Review this guide again when:
- You start applying to a new type of role
- You shift from full-time roles to freelance or part-time remote jobs
- You begin interviewing with companies in different time zones
- You move from entry-level to mid-level positions
- You notice the hiring process includes more async tasks or recorded responses
- You update your resume, portfolio, or core work examples
- Seasonal hiring cycles begin and you want sharper answers quickly
A simple pre-interview reset:
- Read the job description once for skills and once for working style.
- Pick three stories that match both the role and the remote environment.

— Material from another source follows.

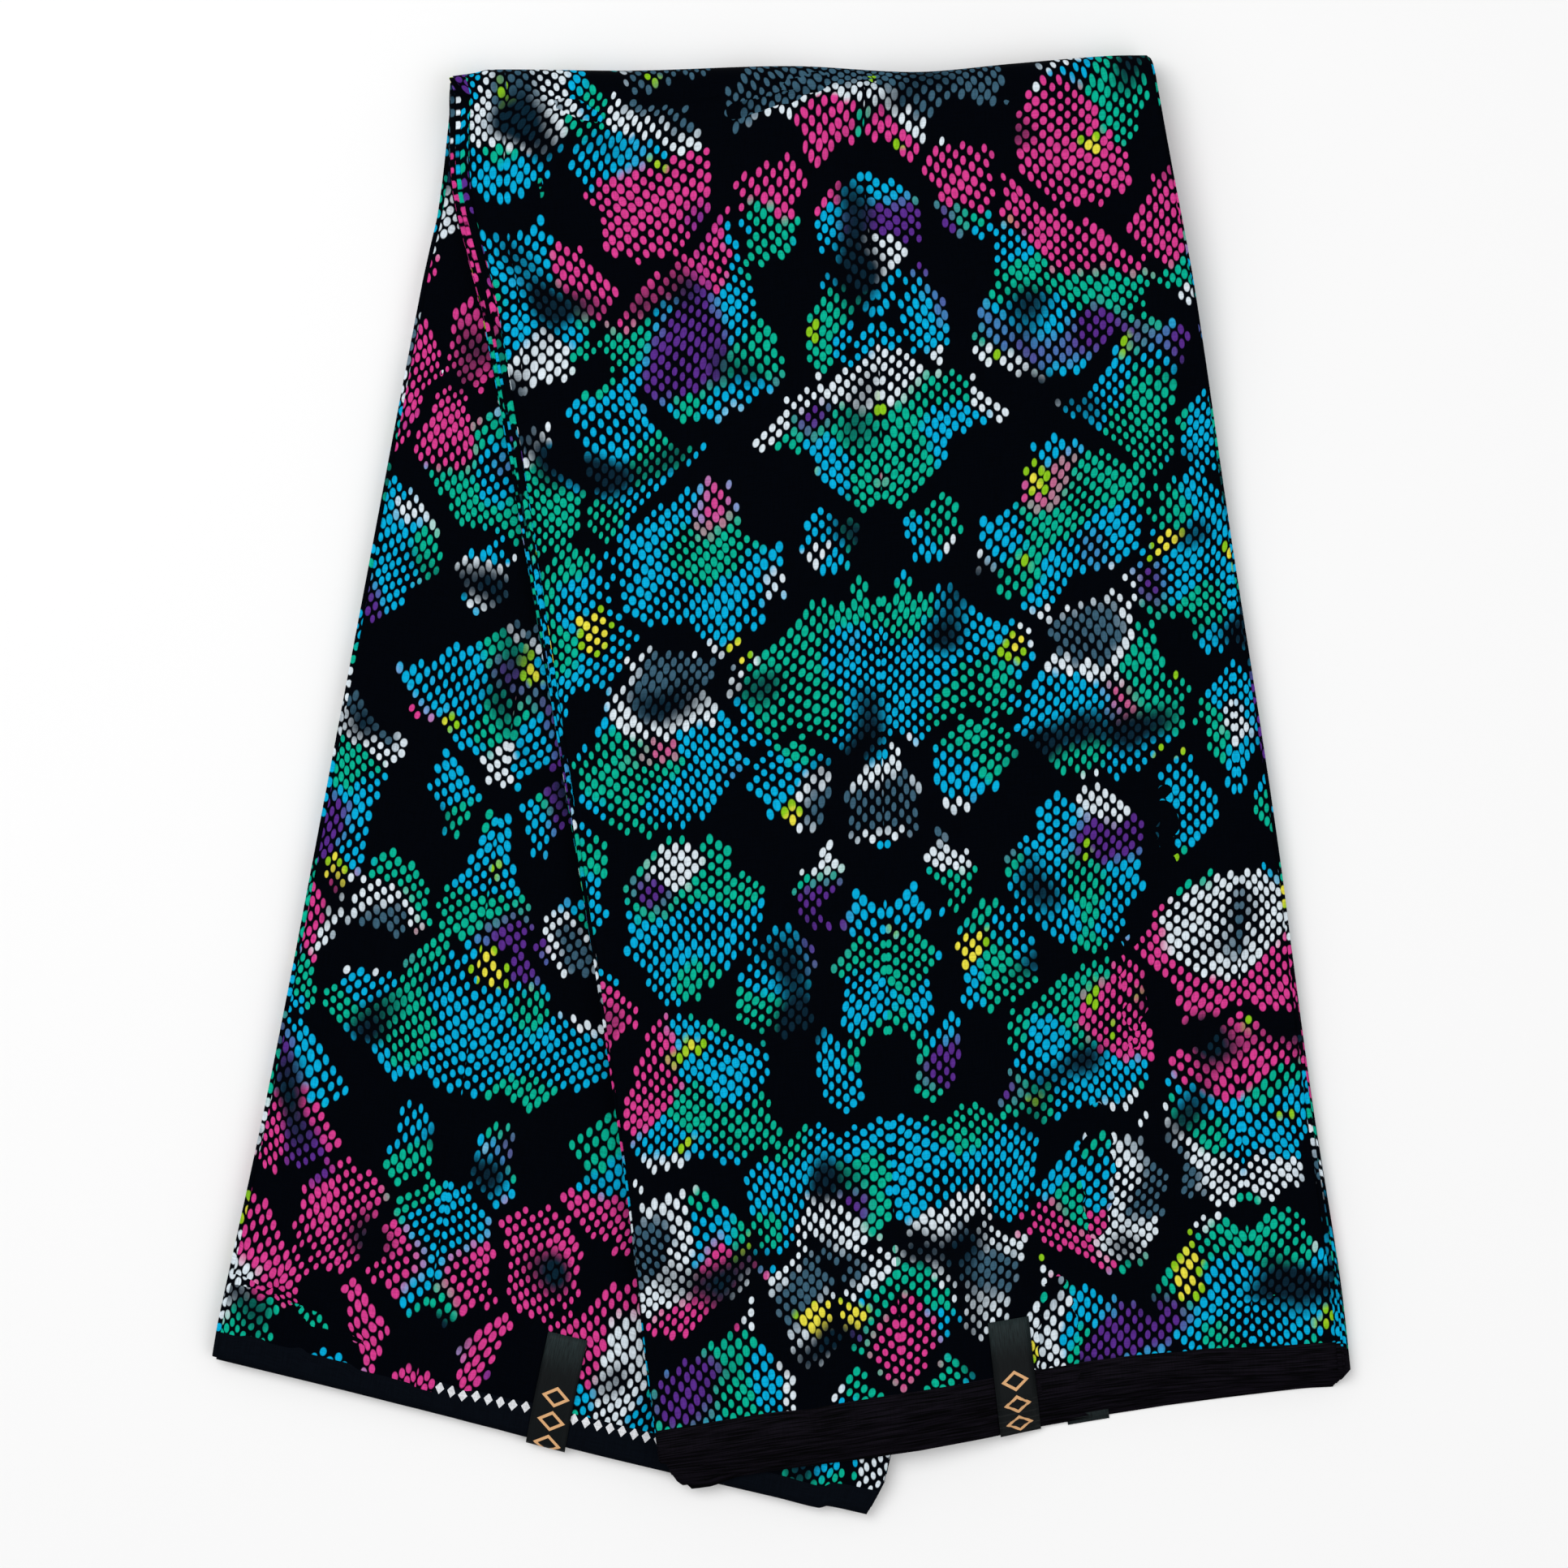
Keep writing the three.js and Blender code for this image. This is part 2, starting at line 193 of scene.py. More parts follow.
TURN_BULGE = (
    BulgeRow(0.0, 1.0),
    BulgeRow(0.018, 1.7),
    BulgeRow(0.04, 3.0),
    BulgeRow(0.25, 1.5),
    BulgeRow(0.48, 2.3),
    BulgeRow(0.66, -1.2),
    BulgeRow(0.8, 1.7),
    BulgeRow(0.94, 4.4),
    BulgeRow(1.0, 4.4),
)
LAYER_OVERHANGS = (
    0.0, 0.03, 0.05, 0.18, 0.2, 0.22, 0.36, 0.38, 0.4, 0.43,
    0.57, 0.6, 0.63, 0.75, 0.78, 0.8, 0.91, 0.96, 1.0,
)
FRONT_AXIS = (
    AxisRow(0.0, 0.575),
    AxisRow(0.25, 0.52),
    AxisRow(0.5, 0.45),
    AxisRow(0.8, 0.385),
    AxisRow(1.0, 0.36),
)
BACK_AXIS = (AxisRow(0.0, 0.23), AxisRow(0.5, 0.25), AxisRow(1.0, 0.3))
LOOSE_WAVES = (
    Wave(0.061, 0.017, 0.4),
    Wave(-0.023, 0.052, 1.9),
    Wave(0.088, -0.041, 3.1),
    Wave(0.035, 0.094, 5.0),
)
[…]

- Prepare one answer each for communication, ownership, problem-solving, and collaboration.
- Test your setup and links 15 minutes early.
- Write down three questions about remote expectations.
- After the interview, note which questions were hard and improve those answers before the next one.
That final step is the part many candidates skip. The best remote interview answers are usually built over several interviews, not invented on the spot. Keep a living notes document with questions you were asked, examples that worked, and areas where you sounded vague. Over time, your answers become sharper, shorter, and more credible.
If you are actively exploring where your background fits best, you may also want to compare adjacent paths such as Best Remote Jobs for Career Changers or Freelance Remote Jobs. Better interview performance often starts with applying to roles that genuinely match your experience and working style.
Use this guide before every remote job interview, update your answer bank when tools or workflows change, and treat remote readiness as something you demonstrate through specifics. In distributed hiring, clarity is often the strongest signal you can send.